The earliest known writing by an Anabaptist on the subject of singing is that of Conrad Grebel, who expressed his opposition to singing in 1524 with the same argument as did his teacher Zwingli: all that was needed (in worship) was the Word; but also because Grebel understood singing to be forbidden by the Apostle Paul (Ephesians and Colossians), and because he thought singing might cause either vexation or conceit. Another early Anabaptist leader, Balthasar Hubmaier, was not opposed to singing, but cautioned, in 1526, that unless people sang with understanding and from the heart and with the Holy Spirit, God would not accept their songs. The same thought was echoed by the Hutterite leader, Peter Riedemann, somewhat later, when be said that singing spiritual songs is pleasing to God only if people sing attentively, in the fear of God, and as inspired by the spirit of Christ. Singing for carnal pleasure (aus Fleisches Lust) or for the beauty of the sound, according to Riedemann, is a serious sin. He also noted that the Hutterites allowed singing of spiritual songs only. Menno Simons had virtually nothing to say about singing other than that hymns should not be sung thoughtlessly or frivolously. The Dutch Mennonite, Hans de Ries, in his preface to the hymnal Lietboeck (1582), wrote the most detailed critique of and instructions regarding singing. He decried singing without a spirit of true devotion, taking pleasure in the sound of human voices and of the melody, not paying heed to the meaning of the words, and singing hymns while living unregenerate lives, without having experienced the truths of the songs, or without a spirit of gratitude. He then continued with admonitions that spiritual songs must be sung to the glory of God in a true spirit of devotion and with a heart that has turned from all earthly things; that they must be sung for edification of oneself and one's neighbor, and be accompanied by a life reflecting the faith of the singer.

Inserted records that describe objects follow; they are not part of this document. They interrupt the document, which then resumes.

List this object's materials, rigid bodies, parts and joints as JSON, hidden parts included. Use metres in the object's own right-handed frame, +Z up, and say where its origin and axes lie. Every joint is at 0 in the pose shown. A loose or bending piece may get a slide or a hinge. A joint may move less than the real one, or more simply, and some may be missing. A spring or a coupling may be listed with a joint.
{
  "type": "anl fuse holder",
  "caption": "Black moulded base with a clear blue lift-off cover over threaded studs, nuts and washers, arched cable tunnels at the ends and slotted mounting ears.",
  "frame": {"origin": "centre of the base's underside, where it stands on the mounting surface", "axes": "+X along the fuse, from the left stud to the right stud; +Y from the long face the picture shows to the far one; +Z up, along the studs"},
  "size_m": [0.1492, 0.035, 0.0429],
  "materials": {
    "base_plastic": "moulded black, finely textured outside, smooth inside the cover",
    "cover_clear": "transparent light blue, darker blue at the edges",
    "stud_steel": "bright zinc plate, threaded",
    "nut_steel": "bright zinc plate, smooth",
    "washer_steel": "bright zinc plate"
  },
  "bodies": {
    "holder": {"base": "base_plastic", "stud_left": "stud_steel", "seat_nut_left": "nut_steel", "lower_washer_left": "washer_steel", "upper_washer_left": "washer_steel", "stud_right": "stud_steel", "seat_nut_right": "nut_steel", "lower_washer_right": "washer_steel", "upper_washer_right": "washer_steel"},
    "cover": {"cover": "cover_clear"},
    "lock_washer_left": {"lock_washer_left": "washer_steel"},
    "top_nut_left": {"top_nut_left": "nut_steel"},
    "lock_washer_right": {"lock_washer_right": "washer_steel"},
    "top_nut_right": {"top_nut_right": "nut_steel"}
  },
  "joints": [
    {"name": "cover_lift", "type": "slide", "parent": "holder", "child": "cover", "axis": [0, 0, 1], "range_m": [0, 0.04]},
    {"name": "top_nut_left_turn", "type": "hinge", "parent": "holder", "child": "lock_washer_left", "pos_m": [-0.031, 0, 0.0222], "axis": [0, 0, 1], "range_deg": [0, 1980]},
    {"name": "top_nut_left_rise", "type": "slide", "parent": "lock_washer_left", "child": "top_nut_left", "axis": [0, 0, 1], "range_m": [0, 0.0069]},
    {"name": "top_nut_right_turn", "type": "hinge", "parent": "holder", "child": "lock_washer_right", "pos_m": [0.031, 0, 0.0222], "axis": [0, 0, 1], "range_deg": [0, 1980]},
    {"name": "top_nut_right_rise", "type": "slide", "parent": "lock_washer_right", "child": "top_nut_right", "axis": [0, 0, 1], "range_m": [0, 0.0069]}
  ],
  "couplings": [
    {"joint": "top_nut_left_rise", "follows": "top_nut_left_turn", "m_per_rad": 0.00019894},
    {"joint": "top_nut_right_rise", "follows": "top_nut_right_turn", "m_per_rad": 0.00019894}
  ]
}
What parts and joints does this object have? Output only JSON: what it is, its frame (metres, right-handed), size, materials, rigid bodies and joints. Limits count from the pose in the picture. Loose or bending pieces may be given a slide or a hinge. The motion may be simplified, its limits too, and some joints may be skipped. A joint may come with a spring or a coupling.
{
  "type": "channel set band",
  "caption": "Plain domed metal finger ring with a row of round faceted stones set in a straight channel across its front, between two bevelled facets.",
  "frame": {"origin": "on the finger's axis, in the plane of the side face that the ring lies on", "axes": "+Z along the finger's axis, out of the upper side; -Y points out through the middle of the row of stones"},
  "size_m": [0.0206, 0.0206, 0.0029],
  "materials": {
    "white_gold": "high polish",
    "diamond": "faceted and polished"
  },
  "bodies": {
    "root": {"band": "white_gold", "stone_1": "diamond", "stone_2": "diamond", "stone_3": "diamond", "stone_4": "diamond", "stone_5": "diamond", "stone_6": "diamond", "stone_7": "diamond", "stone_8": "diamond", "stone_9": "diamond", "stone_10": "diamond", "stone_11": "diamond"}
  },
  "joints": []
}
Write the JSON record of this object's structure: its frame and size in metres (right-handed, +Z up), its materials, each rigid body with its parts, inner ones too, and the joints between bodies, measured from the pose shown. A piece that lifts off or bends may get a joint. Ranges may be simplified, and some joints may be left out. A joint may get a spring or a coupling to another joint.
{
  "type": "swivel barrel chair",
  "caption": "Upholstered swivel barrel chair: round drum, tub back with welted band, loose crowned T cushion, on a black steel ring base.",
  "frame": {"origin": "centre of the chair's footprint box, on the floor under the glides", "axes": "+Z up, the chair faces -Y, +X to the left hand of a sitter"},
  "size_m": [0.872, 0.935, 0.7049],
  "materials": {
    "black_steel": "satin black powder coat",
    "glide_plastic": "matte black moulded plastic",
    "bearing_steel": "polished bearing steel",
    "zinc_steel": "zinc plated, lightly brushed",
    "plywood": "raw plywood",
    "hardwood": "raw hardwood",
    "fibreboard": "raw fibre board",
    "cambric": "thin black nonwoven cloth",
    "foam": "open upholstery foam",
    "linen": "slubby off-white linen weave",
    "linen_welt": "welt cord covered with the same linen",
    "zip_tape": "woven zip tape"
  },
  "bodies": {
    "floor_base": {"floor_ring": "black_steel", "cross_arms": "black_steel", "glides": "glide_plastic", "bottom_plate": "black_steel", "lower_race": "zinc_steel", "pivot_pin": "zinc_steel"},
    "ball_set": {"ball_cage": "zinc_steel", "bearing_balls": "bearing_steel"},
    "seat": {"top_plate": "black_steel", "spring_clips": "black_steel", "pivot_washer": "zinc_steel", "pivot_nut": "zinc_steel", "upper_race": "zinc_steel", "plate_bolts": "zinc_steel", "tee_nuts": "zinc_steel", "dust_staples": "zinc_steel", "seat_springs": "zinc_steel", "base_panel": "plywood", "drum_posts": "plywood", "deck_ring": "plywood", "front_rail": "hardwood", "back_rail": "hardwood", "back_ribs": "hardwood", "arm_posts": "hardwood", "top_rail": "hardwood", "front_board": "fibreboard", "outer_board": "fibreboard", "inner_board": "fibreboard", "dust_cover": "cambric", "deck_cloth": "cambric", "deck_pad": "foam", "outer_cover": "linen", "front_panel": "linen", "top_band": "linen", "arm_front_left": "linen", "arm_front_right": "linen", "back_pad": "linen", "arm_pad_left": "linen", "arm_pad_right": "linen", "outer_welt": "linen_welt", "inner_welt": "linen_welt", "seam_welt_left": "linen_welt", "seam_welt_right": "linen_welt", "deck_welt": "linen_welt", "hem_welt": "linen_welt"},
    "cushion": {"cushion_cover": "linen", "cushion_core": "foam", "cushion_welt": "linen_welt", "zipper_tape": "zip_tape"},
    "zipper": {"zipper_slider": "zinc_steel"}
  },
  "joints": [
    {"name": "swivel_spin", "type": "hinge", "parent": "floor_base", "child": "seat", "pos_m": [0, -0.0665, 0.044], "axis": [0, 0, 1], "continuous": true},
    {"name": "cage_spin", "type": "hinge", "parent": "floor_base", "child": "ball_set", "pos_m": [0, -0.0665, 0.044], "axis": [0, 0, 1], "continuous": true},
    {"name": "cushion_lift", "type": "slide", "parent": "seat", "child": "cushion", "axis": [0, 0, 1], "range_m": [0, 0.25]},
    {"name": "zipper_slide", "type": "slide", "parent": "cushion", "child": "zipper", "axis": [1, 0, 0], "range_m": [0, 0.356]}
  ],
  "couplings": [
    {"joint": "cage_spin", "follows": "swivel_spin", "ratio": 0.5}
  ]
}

In the 18th century, influenced by North German Pietist hymnals, Prussian Mennonite reflection on singing gave more attention to the power of music. In the preface to a hymnal of 1752, edifying singing is described as capable of causing the sinner to be converted, bringing the wrongdoer onto the right path, admonishing the unruly, comforting mourners, instructing the ignorant, and making the zealous stronger and more godly.

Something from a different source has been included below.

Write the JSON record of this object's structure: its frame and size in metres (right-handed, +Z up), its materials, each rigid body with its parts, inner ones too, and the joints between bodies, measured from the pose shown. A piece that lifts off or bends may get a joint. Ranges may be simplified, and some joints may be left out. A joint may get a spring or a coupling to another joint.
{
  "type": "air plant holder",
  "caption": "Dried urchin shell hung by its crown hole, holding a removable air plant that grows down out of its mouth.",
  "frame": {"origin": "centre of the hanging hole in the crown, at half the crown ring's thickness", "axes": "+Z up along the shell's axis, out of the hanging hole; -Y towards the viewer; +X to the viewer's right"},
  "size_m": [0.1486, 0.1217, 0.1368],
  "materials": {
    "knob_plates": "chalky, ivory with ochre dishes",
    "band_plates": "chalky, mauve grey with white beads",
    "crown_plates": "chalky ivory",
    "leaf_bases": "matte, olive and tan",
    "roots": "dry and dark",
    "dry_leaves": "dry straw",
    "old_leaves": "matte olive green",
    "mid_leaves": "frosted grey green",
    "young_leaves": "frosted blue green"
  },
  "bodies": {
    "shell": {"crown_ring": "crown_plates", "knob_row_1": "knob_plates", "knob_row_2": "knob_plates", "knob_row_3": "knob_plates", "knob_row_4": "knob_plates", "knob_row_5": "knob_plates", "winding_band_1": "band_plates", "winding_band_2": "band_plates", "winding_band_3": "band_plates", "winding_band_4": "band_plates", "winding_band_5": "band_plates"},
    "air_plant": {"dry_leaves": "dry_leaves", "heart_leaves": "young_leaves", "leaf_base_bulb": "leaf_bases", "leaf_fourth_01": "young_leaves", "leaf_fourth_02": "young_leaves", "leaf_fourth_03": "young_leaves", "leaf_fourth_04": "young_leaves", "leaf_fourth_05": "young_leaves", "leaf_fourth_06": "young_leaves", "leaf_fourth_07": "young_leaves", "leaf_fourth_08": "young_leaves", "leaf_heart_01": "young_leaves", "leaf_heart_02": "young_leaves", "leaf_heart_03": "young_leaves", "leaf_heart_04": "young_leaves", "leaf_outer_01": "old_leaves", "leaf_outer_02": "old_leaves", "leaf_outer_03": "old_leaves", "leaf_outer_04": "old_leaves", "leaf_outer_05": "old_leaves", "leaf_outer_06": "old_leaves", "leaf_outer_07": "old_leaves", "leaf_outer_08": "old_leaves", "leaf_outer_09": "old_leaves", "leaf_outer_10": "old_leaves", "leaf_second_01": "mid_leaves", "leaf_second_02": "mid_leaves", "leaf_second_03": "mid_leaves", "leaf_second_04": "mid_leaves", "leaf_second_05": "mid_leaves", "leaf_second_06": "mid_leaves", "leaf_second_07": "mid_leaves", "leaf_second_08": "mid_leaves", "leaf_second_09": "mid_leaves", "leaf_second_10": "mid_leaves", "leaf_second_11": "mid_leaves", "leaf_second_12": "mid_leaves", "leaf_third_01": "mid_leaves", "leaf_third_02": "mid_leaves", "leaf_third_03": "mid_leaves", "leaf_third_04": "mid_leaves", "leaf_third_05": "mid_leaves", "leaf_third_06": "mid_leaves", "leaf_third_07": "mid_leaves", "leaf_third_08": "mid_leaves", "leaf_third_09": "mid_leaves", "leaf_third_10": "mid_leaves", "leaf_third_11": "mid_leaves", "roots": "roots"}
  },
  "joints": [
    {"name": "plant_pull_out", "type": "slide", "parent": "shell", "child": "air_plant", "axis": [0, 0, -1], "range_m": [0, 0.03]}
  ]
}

Some 20th-century North American Mennonite hymnals contain prefaces with comments on historical, aesthetic, and practical considerations of hymns, whereas the Mennonite Brethren have continued to emphasize that singing of hymns be done from the heart and that the singer must repent if he is unable to do so; in addition, as did the Pietists of old, they caution that art is not to overshadow content and truth, and that hymns are a powerful witness to visitors.

The Practice of Singing

Early Anabaptist and Hutterite songs give accounts of men and women singing while going to their deaths by fire or water (the earliest being the account of Felix Manz singing "Into thy hands, Lord, I commend my spirit" before he was drowned in 1527) and of prisoners in separate dungeons in the same castles very loudly singing spiritual songs to comfort and encourage one another in the faith and to let the brethren on the outside know where they were imprisoned.

Ausbund title page, 1564

The earliest known account of Anabaptists singing when they met to worship was that of the singing of a communion hymn in Franconia in 1527. During interrogation at trials in the next decade Anabaptists stated that they sang psalms in their meetings. The earliest Anabaptist hymnal was published in 1564 (Ausbund), but Anabaptists wrote and sang many hundreds of songs to the tunes of popular songs, the new Lutheran and Reformed Church hymns, some ancient Roman Catholic chants, and other melodies.

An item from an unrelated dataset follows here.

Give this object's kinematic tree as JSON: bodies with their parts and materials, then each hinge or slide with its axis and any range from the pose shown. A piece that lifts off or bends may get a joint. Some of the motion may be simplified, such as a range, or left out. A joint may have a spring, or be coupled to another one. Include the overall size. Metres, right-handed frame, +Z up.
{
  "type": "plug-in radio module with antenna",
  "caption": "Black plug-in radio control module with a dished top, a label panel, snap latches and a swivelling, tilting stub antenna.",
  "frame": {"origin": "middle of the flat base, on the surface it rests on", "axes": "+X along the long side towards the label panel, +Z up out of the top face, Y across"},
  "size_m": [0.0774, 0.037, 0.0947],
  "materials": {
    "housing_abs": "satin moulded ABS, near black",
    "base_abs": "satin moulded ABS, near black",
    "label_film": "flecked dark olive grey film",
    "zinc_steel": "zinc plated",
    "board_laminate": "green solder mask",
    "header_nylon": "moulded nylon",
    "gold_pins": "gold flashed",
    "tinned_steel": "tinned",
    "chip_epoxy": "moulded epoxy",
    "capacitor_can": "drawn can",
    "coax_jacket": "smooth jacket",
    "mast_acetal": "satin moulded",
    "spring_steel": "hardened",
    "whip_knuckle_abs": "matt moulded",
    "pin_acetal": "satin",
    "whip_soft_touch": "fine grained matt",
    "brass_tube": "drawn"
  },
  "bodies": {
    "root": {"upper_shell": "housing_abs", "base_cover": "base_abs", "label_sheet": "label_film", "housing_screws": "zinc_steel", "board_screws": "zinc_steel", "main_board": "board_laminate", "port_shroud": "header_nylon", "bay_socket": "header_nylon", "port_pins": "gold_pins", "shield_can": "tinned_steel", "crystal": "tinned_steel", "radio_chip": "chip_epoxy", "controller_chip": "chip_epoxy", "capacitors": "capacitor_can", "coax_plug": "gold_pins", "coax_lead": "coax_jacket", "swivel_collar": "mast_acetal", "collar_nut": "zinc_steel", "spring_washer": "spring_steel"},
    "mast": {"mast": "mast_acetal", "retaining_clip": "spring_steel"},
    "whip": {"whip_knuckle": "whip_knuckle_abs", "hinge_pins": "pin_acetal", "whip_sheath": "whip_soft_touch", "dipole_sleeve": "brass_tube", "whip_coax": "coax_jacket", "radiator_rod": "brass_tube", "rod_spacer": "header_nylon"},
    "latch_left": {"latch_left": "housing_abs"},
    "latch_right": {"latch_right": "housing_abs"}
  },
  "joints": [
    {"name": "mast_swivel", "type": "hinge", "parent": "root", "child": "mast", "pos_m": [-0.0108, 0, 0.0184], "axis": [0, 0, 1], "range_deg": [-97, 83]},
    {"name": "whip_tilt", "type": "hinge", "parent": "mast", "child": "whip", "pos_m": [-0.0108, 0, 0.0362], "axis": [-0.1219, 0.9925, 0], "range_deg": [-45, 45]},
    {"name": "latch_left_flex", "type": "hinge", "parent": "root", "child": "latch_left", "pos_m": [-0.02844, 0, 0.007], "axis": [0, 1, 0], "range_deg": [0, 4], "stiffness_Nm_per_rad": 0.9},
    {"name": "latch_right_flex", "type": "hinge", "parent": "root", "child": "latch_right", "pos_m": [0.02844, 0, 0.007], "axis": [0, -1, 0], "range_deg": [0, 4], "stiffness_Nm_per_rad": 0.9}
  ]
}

The publication of a great number of hymnals, at first in the Dutch language, and then in German in Prussia and Russia, is evidence that singing became a very important part of worship among the Dutch-Prussian-Russian Mennonites. In the 18th century a hymnal used a great deal by the Mennonites of Prussia was Geistreiches Gesangbuch (1767), based on the Pietist hymnal of the same name that was compiled by Freylinghausen. When the Mennonites left Prussia for Russia after 1788, they took two hymnals, containing both the older Lutheran chorales and newer Pietist hymns with them. An account of a worship service in the Chortitza colony in 1840, written much later, describes the unaccompanied unison singing of a congregation of some 50 persons led by a Vorsänger (cantor); it is described as having been so energetic and strong that it seemed as if they wanted to "topple the walls of Jericho." According to the account, most sang from memory. Singing was an important activity among the Russian Mennonites at occasions other than worship services; for instance, at weddings the young couple was greeted by a choir as they entered the sanctuary, and the congregation sang numerous hymns during the service. After the church service, the single young people and young married couples sang during the ritual of replacing the bride's myrtle wreath and veil, and for the rest of the evening the younger people played singing games while the older generation looked on. At other informal social gatherings young people in Russian Mennonite villages sang, often with guitar accompaniment, and played the same singing games as at weddings. At the turn of the century, a minister in one village, Jacob Martens, instituted Sunday afternoon gatherings in his home for the youth, at which, in addition to studying the Bible and other great literature, they sang and made instrumental music. Somewhat later, the Gesanggottesdienst (song service), comprising solo, ensemble, and choral singing, together with readings from the Bible and intended as a type of evangelistic service, became an important musical genre in Russian Mennonite villages. When they migrated to America, the Russian Mennonites brought along the hymnals they had used in Russia and soon also instituted large choral festivals which became major musical and social events for young and old.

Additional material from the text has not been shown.